» **Job**:
Everything from the line with "flap_strip(-flap_x, flap_z[0], flap_band, flap_z[1]" through the line with "cad_parts[node].hide_render = cad_parts[node].hide_viewport" should be repeated exactly, both of those lines included, and nothing else.

» **Data section**:
▽
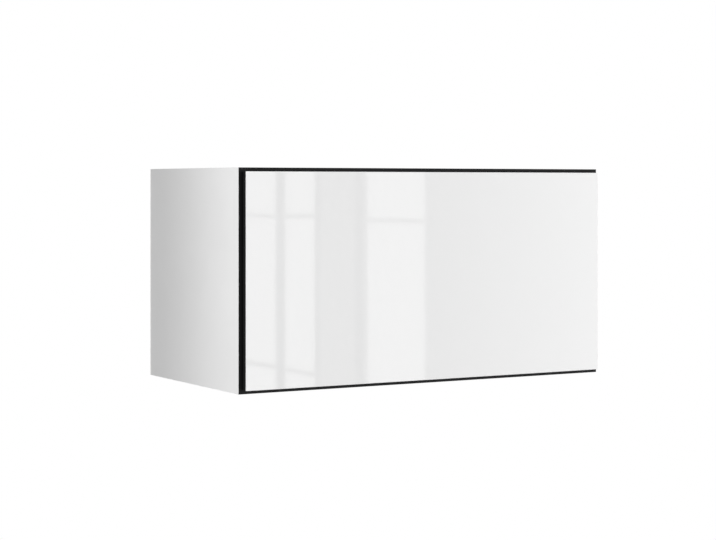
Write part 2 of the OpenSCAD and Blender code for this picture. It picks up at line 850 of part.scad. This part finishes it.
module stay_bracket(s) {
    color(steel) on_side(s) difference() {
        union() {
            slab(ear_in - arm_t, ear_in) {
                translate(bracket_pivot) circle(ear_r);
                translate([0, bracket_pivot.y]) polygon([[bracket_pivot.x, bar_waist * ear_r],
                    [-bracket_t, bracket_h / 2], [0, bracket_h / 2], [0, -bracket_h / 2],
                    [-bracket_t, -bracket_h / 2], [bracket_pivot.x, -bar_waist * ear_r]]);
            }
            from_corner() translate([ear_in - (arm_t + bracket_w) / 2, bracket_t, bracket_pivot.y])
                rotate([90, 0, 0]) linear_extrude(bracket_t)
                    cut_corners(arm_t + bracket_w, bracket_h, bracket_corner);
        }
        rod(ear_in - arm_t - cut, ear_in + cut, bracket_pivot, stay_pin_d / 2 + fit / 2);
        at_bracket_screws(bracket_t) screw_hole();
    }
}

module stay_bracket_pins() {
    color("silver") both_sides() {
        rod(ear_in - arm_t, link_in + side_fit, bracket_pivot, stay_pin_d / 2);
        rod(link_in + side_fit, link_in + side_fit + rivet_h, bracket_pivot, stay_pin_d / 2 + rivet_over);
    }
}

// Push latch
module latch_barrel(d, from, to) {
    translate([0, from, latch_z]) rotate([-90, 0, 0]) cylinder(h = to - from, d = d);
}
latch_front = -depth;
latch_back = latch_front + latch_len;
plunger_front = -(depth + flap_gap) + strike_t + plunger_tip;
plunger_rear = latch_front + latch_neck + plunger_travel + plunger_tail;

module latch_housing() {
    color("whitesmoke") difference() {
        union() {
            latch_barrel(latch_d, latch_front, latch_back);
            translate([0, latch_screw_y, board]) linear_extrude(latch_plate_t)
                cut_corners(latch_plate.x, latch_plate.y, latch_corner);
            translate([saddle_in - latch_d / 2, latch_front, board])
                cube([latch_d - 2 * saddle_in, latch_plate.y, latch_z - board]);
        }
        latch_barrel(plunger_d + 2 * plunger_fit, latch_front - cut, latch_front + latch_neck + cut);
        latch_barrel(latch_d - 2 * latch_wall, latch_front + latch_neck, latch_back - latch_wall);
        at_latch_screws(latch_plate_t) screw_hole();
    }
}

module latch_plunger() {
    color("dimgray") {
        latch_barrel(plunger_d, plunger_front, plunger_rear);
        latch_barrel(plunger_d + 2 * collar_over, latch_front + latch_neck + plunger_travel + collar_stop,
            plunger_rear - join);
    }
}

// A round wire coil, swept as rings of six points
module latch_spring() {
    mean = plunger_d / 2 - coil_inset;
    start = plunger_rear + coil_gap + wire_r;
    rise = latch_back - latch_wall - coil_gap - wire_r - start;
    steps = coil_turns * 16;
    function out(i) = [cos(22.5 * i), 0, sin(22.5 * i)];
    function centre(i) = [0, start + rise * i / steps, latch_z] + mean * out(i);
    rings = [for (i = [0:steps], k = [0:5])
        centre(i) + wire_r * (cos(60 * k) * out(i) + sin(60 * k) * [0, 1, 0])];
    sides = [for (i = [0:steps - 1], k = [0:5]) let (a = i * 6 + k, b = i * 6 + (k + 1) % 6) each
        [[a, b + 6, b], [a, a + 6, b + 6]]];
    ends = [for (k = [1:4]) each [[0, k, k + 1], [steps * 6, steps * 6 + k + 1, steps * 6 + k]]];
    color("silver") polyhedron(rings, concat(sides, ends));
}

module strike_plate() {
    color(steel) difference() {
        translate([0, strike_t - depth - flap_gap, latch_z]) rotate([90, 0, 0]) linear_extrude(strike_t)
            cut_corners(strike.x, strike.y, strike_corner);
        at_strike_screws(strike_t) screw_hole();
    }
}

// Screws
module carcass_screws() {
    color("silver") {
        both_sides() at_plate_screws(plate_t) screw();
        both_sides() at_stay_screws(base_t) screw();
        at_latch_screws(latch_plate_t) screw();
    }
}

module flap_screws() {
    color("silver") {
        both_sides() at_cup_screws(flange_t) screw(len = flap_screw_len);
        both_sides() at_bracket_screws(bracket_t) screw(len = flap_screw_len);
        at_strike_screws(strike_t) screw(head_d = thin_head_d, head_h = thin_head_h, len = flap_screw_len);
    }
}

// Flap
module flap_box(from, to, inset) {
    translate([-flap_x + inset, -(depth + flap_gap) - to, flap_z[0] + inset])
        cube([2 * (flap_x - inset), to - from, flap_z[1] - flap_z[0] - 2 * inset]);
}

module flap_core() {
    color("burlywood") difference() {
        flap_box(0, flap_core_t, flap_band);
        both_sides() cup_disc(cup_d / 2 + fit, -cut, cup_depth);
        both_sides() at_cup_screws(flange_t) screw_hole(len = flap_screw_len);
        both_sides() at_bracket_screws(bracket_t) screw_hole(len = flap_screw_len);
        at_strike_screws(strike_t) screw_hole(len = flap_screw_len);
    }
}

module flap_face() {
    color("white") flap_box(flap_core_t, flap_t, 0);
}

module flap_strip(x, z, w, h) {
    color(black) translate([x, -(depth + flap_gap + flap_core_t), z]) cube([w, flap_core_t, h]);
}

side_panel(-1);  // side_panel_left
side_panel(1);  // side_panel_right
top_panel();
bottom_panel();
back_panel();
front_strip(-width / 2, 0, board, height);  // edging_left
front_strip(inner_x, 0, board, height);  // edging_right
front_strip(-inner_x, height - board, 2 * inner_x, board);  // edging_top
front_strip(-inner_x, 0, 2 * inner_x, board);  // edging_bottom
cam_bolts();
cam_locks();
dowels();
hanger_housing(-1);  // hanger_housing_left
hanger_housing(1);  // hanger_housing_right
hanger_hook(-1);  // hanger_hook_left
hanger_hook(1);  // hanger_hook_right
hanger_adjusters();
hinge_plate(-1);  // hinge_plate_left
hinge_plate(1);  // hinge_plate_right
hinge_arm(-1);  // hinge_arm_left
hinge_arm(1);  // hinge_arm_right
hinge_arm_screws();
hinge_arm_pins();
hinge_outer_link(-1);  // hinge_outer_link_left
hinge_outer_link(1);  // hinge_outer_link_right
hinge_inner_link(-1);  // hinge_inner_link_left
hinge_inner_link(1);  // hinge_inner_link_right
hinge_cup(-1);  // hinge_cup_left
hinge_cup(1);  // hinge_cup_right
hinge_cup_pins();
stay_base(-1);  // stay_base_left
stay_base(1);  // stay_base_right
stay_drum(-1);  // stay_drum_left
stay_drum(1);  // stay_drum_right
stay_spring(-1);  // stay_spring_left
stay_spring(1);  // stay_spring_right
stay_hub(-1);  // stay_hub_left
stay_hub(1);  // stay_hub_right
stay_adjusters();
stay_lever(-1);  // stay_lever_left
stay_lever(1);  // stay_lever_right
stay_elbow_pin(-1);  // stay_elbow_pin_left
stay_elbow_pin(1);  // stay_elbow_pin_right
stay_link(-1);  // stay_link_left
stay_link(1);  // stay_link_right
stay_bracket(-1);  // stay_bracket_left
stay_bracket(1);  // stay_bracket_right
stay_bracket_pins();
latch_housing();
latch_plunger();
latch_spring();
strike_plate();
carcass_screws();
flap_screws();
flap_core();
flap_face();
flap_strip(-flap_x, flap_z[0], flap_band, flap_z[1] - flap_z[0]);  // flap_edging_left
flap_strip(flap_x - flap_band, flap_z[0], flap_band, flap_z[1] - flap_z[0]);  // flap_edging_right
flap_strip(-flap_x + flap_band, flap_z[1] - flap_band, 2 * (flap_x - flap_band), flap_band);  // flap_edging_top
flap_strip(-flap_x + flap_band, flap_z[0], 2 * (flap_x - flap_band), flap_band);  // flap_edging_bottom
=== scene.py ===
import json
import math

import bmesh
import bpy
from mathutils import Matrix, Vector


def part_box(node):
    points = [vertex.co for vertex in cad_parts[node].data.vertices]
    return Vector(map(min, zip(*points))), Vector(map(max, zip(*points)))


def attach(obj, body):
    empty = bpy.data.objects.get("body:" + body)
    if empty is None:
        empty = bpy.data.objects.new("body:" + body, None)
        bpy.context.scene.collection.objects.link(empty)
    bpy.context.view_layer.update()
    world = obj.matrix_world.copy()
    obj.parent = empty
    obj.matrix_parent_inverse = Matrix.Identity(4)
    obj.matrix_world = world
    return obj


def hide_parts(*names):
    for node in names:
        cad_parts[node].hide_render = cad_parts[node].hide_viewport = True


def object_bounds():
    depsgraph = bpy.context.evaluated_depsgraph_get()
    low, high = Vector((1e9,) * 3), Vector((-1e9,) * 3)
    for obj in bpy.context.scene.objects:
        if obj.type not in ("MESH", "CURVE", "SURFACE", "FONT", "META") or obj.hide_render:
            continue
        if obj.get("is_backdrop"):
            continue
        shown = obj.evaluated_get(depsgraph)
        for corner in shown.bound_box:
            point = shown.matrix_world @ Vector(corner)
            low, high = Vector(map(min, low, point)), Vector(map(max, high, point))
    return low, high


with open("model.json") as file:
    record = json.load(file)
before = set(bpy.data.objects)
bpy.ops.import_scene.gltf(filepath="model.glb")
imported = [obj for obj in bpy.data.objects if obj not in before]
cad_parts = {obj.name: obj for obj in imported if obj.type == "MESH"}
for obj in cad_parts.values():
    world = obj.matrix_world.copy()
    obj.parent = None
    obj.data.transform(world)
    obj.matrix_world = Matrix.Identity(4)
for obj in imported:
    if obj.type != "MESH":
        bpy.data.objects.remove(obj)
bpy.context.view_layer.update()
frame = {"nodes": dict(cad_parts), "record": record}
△
▽
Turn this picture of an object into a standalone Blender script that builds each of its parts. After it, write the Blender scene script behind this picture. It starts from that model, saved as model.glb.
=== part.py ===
△
» **Problem solution**:
flap_strip(-flap_x, flap_z[0], flap_band, flap_z[1] - flap_z[0]);  // flap_edging_left
flap_strip(flap_x - flap_band, flap_z[0], flap_band, flap_z[1] - flap_z[0]);  // flap_edging_right
flap_strip(-flap_x + flap_band, flap_z[1] - flap_band, 2 * (flap_x - flap_band), flap_band);  // flap_edging_top
flap_strip(-flap_x + flap_band, flap_z[0], 2 * (flap_x - flap_band), flap_band);  // flap_edging_bottom
=== scene.py ===
import json
import math

import bmesh
import bpy
from mathutils import Matrix, Vector


def part_box(node):
    points = [vertex.co for vertex in cad_parts[node].data.vertices]
    return Vector(map(min, zip(*points))), Vector(map(max, zip(*points)))


def attach(obj, body):
    empty = bpy.data.objects.get("body:" + body)
    if empty is None:
        empty = bpy.data.objects.new("body:" + body, None)
        bpy.context.scene.collection.objects.link(empty)
    bpy.context.view_layer.update()
    world = obj.matrix_world.copy()
    obj.parent = empty
    obj.matrix_parent_inverse = Matrix.Identity(4)
    obj.matrix_world = world
    return obj


def hide_parts(*names):
    for node in names:
        cad_parts[node].hide_render = cad_parts[node].hide_viewport = True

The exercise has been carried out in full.